The penny has finally dropped with the Government that Kyoto is going to cost us. After years of ignoring the issue of compliance and then dithering about what to do, a sum of €1 million was allocated in last December's Budget for the purchase of carbon credits this year.
Everyone knows this was a token provision, just to secure a "Budget line".
The Government has estimated that it will have to buy 18.5 million tonnes of credits between 2008 and 2012 to compensate for its own failure to cut Ireland's greenhouse gas emissions.
Nobody can say with any certainty what this may cost, but even at €10 per tonne of carbon dioxide (C02) it would work out at €185 million. There will also be penalties for failing to limit the growth in emissions to 13 per cent, based on 1990 levels, in 2008-2012.
Figures show our emissions are already 25 per cent higher and, with no firm measures taken to reduce them, the Republic will have to pay the price. But instead of falling on the biggest users of fossil fuels such as coal and oil, the burden will be borne by the general body of taxpayers.

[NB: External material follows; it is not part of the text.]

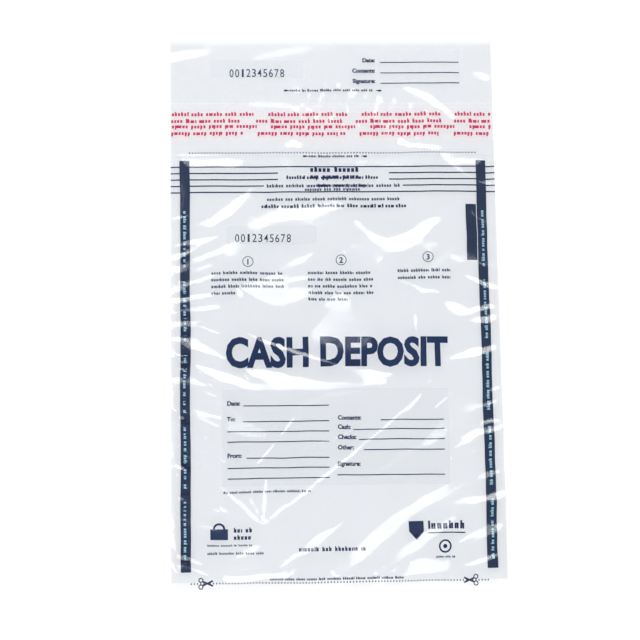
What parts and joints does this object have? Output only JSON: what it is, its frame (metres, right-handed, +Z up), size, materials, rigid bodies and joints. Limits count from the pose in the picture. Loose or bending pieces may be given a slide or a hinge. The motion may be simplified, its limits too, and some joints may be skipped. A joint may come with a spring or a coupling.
{
  "type": "cash deposit bag",
  "caption": "Flat clear film deposit bag with welded sides, a fold-over adhesive flap under a release liner, write-on panels and a tear-off receipt.",
  "frame": {"origin": "under the middle of the whole bag, on the surface that it lies on", "axes": "+X to the right seen from the front, +Y towards the receipt end, +Z up out of the front ply"},
  "size_m": [0.2286, 0.3848, 0.0123],
  "materials": {
    "clear_film": "glossy clear film",
    "welded_film": "glossy clear film, fused",
    "navy_ink": "printed ink on glossy film",
    "patch_coat": "matt ink-receptive coating",
    "hot_melt": "tacky clear adhesive",
    "liner_film": "siliconised liner film"
  },
  "bodies": {
    "back_ply": {"back_panel": "clear_film", "bottom_weld": "welded_film", "left_back_border": "navy_ink", "right_back_border": "navy_ink", "cut_line_print": "navy_ink"},
    "front_ply": {"front_panel": "clear_film", "left_side_weld": "welded_film", "right_side_weld": "welded_film", "left_front_border": "navy_ink", "right_front_border": "navy_ink", "tamper_lines": "navy_ink", "body_serial_patch": "patch_coat", "write_on_panel": "patch_coat", "fold_line_print": "navy_ink"},
    "flap": {"sealing_flap": "clear_film", "adhesive_strip": "hot_melt", "perforation_ties": "clear_film"},
    "liner": {"release_liner": "liner_film"},
    "receipt": {"tear_off_receipt": "clear_film", "receipt_serial_patch": "patch_coat", "receipt_write_on_panel": "patch_coat"}
  },
  "joints": [
    {"name": "mouth_open", "type": "hinge", "parent": "back_ply", "child": "front_ply", "pos_m": [0, -0.1878, 0.0003], "axis": [1, 0, 0], "range_deg": [0, 7]},
    {"name": "flap_fold", "type": "hinge", "parent": "front_ply", "child": "flap", "pos_m": [0, 0.1124, -0.00005], "axis": [-1, 0, 0], "range_deg": [0, 179.8]},
    {"name": "liner_pull", "type": "slide", "parent": "flap", "child": "liner", "axis": [1, 0, 0], "range_m": [0, 0.235]},
    {"name": "receipt_tear", "type": "slide", "parent": "flap", "child": "receipt", "axis": [0, 1, 0], "range_m": [0, 0.05]}
  ]
}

"Our emissions are way ahead of our EU counterparts, and unless we bring this ludicrous situation into line we will pay a horrendous price," Martin Cullen, then minister for the environment, warned in November 2002, calling on his colleagues to "bite the bullet" on carbon taxes.
But the Government did no such thing. Tánaiste Mary Harney, who once made a name for herself as an environmentalist for getting rid of Dublin's smog, led the charge against such taxes on the basis that they could threaten the competitiveness of the Republic's industrial sector.
She was supported by her old friend, Charlie McCreevy, as minister for finance, who smugly declared last September that "going ahead with the carbon tax just wasn't worth it", because the modest level of tax envisaged would not dissuade consumers from using fossil fuels.
Harney even argued that the Republic, being such a small country, couldn't make any difference on its own in terms of tackling the huge global problem of climate change. Yet our greenhouse gas emissions, at nearly 18 tonnes per capita, are among the highest in the world.
We're right up there in fifth place after Australia, the US, Canada and New Zealand. Our emissions are also way ahead of the average of 11 tonnes per capita for the EU as a whole and the average of two tonnes per capita for the developing world, which includes China.
What happened to the Government's National Climate Change Strategy (2000), which explicitly endorsed the introduction of carbon taxes "from 2002 onwards"? Was Mary Harney among the ministers looking the other way when it was formally adopted by the Cabinet?
Even though a levy of €7.50 per tonne might have achieved a cut of less than a million tonnes in CO2 emissions, it would have been an important "signal" that we need to move away from burning fossil fuels to more environmentally acceptable alternatives, such as wind power.
Moneypoint, the huge coal-fired power station on the Shannon estuary, might have been converted to run on natural gas, as envisaged by the 2000 strategy, but instead it will continue belching out five million tonnes of CO2 annually until 2025 at the earliest.
All the ESB's multimillion euro investment will do is to reduce emissions of harmful sulphur dioxide and nitrous oxides so that the power plant complies with EU directives. Fears about leaving ourselves too reliant on gas from Russia and Algeria stymied any conversion.
Ironically, it is to Russia that we will probably be going to buy carbon credits. As elsewhere in the ex-Communist bloc, it has registered a huge reduction in emissions since 1990, mainly due the closure of dirty, carbon-intensive industries in the cause of economic reform.